Refazendo movimentos e caminhos de quase dois séculos atrás, a historiadora comprovou que o principal fluxo de cartas, jornais e ofícios tinha origem na Corte no Rio de Janeiro – o grande centro irradiador e receptor de informações – e destinava-se majoritariamente para Minas Gerais, São Paulo, Rio Grande do Sul, Pernambuco, Bahia e Maranhão.
Também encontrou preciosidades como “um requerimento de um funcionário, um caminheiro dos Correios, para o seu administrador em São Paulo pedindo para mudar o horário que ele saía de Cubatão, porque tinha medo de pegar a serra à noite”. Ou então duas folhinhas de papel, dos anos 1840, encontradas no Arquivo Público do Estado de São Paulo: “Elas eram entregues pelo administrador para os caminheiros e a cada parada o agente postal do lugar marcava o horário da passagem. Era um controle do tempo. Encontrei duas dessas, dobradinhas, bem vincadas. Dá para perceber que aquilo esteve guardado no bolso de alguém. É um papel que tem uns 200 anos”, estima Goldfeder, ao tratar da rotina do que depois viriam a se tornar os carteiros.
Documentos, números, cartas, jornais, requerimentos, autos, mapas, tudo ajudou a traçar um panorama maior dos Correios e da sociedade que o alimentava no século XIX. “No início da pesquisa, eu estava preocupada com a formação do sistema postal, mas sobretudo com a formação desse serviço como uma dimensão do Estado nacional. E de que forma o Estado tomou posse desse serviço, afirmando seu monopólio e fincando raízes no país. Acho que uma das contribuições da tese é a de abrir uma agenda coletiva de pesquisa em história econômica”, arremata Goldfeder.

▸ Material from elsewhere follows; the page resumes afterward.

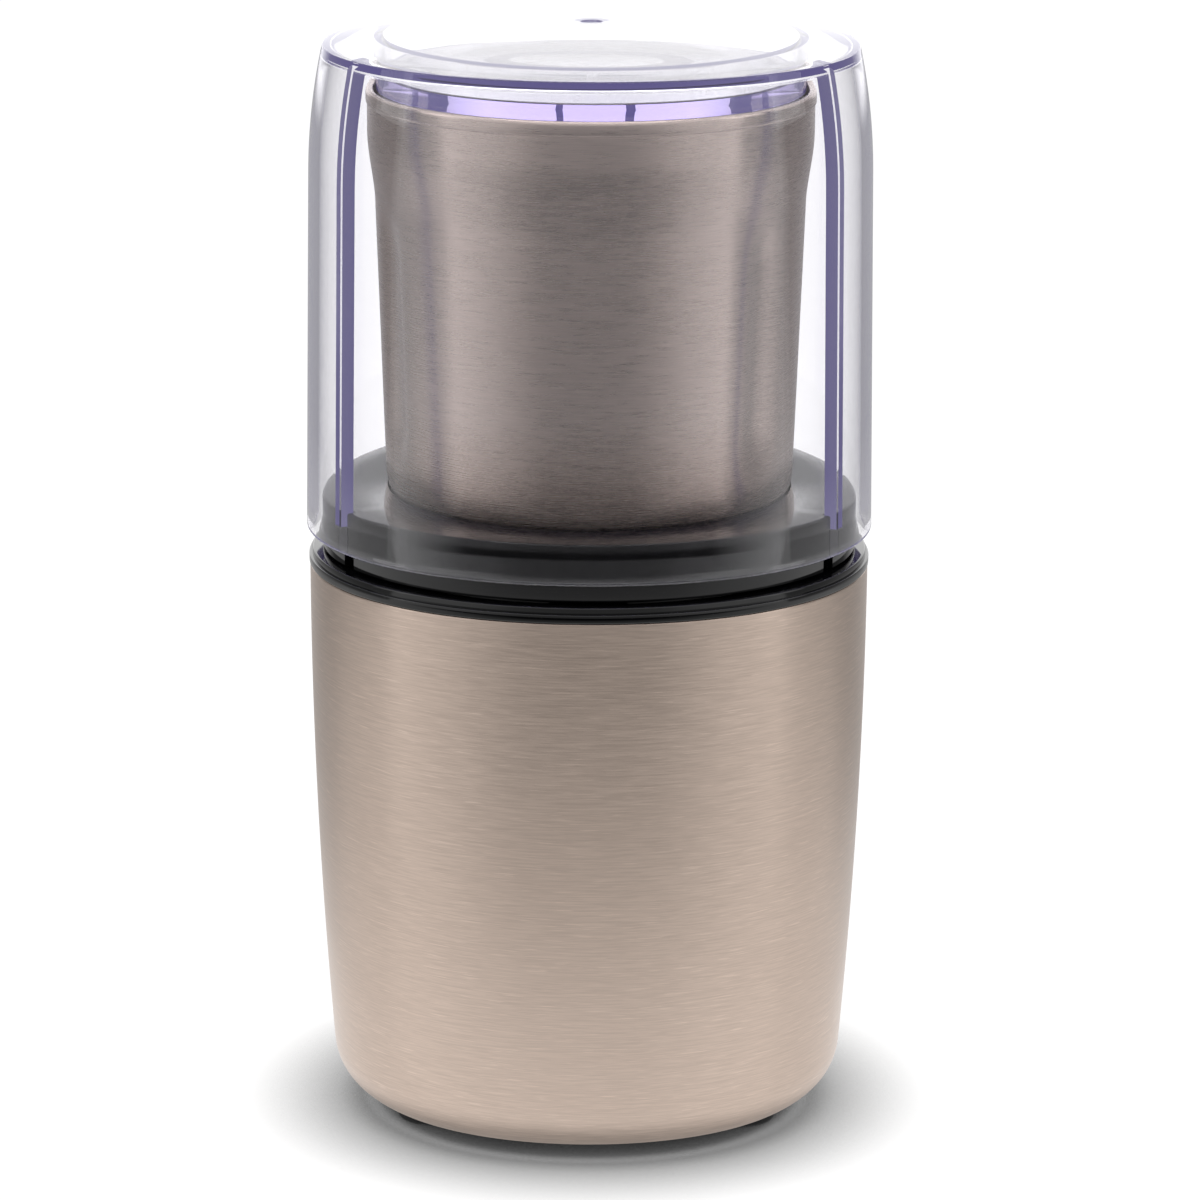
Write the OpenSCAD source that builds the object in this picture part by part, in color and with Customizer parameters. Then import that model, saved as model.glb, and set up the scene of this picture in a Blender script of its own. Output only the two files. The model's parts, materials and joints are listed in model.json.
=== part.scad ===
// Electric spice grinder: steel body, lift-out bowl on a bayonet collar, press-down clear lid.
// Z is up, the front is -Y, and the origin is on the table under the middle of the body.

/* [Plan] */
// How far the soft three-cornered plan departs from a circle, as a share of its radius
lobe = 0.018; // [0:0.001:0.03]
// Number of facets round a lobed form
lobe_steps = 72; // [48:12:96]

/* [Body shell] */
// Mean width of the steel shell at its top edge
shell_w = 103.1; // [96:0.1:124]
// Height of the steel shell
shell_h = 101.2; // [90:0.1:122]
// Thickness of the steel
shell_wall = 0.8; // [0.6:0.1:1.2]
// Radius of the slow belly of the side
belly_r = 1140; // [700:10:2000]
// Radius of the rounded bottom corner
shell_foot_r = 10; // [6:0.5:12]
// How far the bottom corner turns in, in degrees
shell_foot_turn = 62; // [45:1:70]

/* [Feet and base plate] */
// Height of the shell above the table
foot_gap = 3.7; // [3:0.1:6]
// Diameter of a rubber foot
foot_d = 13; // [9:0.5:15]
// Distance of the feet from the middle
foot_place = 33.5; // [28:0.5:34]
// Thickness of the base plate
plate_t = 2.4; // [2:0.1:3.5]
// Number of cooling slots in the base plate
vent_count = 18; // [10:1:24]
// Width of a cooling slot
vent_w = 2.6; // [1.5:0.1:3.5]

/* [Bowl seat] */
// Height of the black ring above the steel
ring_h = 2.9; // [2:0.1:5]
// Thickness of the locking ledge
ledge_t = 3.0; // [2:0.1:4]
// Depth from the locking ledge to the step
lug_room = 3.4; // [2.8:0.1:5]
// What is left under the push pins in the seat when the lid is pressed
well_spare = 0.9; // [0.5:0.1:3]
// Thickness of the seat's floor
floor_t = 3.0; // [2:0.1:4]

/* [Bayonet] */
// Angle from unlocked to locked
twist = 18; // [12:1:24]
// Width of a lug in degrees
lug_angle = 14; // [8:1:18]
// Clearance of a lug in its gap, in degrees each side
lug_slack = 1.5; // [1:0.5:3]
// Height of a lug
lug_h = 3.0; // [2:0.1:4]
// How far the lugs reach under the ledge
lug_reach = 2.2; // [1.2:0.1:2.6]

/* [Bowl collar] */
// Gap between the lid's wall and the collar
collar_gap = 0.9; // [0.5:0.1:2]
// How far the collar's skirt reaches out past the hole in the ring
skirt_cover = 3.0; // [2:0.1:5]
// Height of the collar above the ring
collar_h = 11.2; // [9:0.1:15]
// Thickness of the collar's top
deck_t = 2.5; // [2:0.1:3.5]
// Thickness of the collar's walls
collar_wall = 1.7; // [1.2:0.1:2.5]

/* [Bowl] */
// Room between the push pins' stems and the bowl's side
bowl_clear = 2.6; // [2.6:0.1:8]
// Height of the bowl
bowl_h = 85.7; // [70:0.5:90]
// How much the bowl's radius grows from its bottom corner up to the flare
bowl_lean = 1.7; // [0.5:0.1:2.5]
// How much the bowl's radius grows in the flare and the rim
bowl_flare = 1.7; // [0.5:0.1:2.5]
// Radius of the bowl's bottom corner
bowl_corner_r = 16; // [10:0.5:18]
// Thickness of the bowl's steel
bowl_wall = 0.8; // [0.6:0.1:1.2]
// Height of the rolled rim
bead_h = 2.8; // [2:0.1:4]
// Radius of the pressed flutes
flute_r = 8; // [5:0.5:10]
// Depth of the pressed flutes
flute_depth = 1.3; // [0.6:0.1:1.8]
// Length of the pressed flutes
flute_len = 46; // [30:1:50]

/* [Lid] */
// How far the lid's bottom edge stands out past the steel
lid_overhang = 0.55; // [0:0.05:2]
// What is left between the lid and the ring when the lid is pressed
lid_spare = 0.6; // [0.4:0.1:2]
// Height from the bowl's rim to the middle of the lid's top
lid_headroom = 11.6; // [10:0.1:20]
// Wall of the lid
lid_wall = 2.0; // [1.4:0.1:3]
// How much each side leans in over the height
lid_draft = 1.15; // [0.3:0.05:2]
// Rise of the domed top
dome_rise = 3.8; // [2:0.1:6]
// Radius of the lid's shoulder
shoulder_r = 1.2; // [1:0.1:4]
// Width of a lid rib
rib_w = 2.1; // [1.5:0.1:3]
// How far a rib stands in from the wall
rib_depth = 2.1; // [1:0.1:3]
// Thickness of the inner ring that reaches into the bowl
lid_ring_t = 1.8; // [1.2:0.1:3]

/* [Lid travel and pins] */
// How far the lid is pressed to run the motor
press = 3.5; // [2:0.1:4.5]
// Diameter of a push pin's stem
pin_d = 4; // [3:0.1:5]
// Width of a push pin's arm
arm_w = 3.0; // [2:0.1:4]
// Gap between a pressed arm and the ring
arm_spare = 0.7; // [0.4:0.1:1.5]
// Distance of the push pins' stems from the collar's inner wall
pin_inset = 3.8; // [3.3:0.1:5]

/* [Blade] */
// Gap between the blade's swing and the bowl's wall
blade_gap = 2; // [1:0.1:10]
// Width of the blade
blade_w = 12; // [8:0.5:16]
// Thickness of the blade
blade_t = 1.6; // [1:0.1:2.5]
// Angle of the tip that is bent up
blade_bend = 20; // [5:1:30]
// Angle of the tip that is bent down
blade_dip = 9; // [0:1:15]
// Length of each bent tip
tip_len = 13; // [8:0.5:18]
// Diameter of the blade shaft
shaft_d = 8; // [6:0.5:9]
// Outer diameter of the bearing bush
bush_d = 14; // [12:0.5:16]

/* [Motor] */
// Thickness of the stator's poles with their yoke
pole_t = 8; // [7:0.5:10]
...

Saes concorda. “Até agora são poucos os estudos dedicados à história dos Correios no Brasil, especialmente relativos ao período imperial”, diz. “Esse trabalho, para além de uma detalhada descrição da constituição dos Correios nas primeiras décadas do século XIX, demonstra a centralidade da instituição na formação do Estado brasileiro.”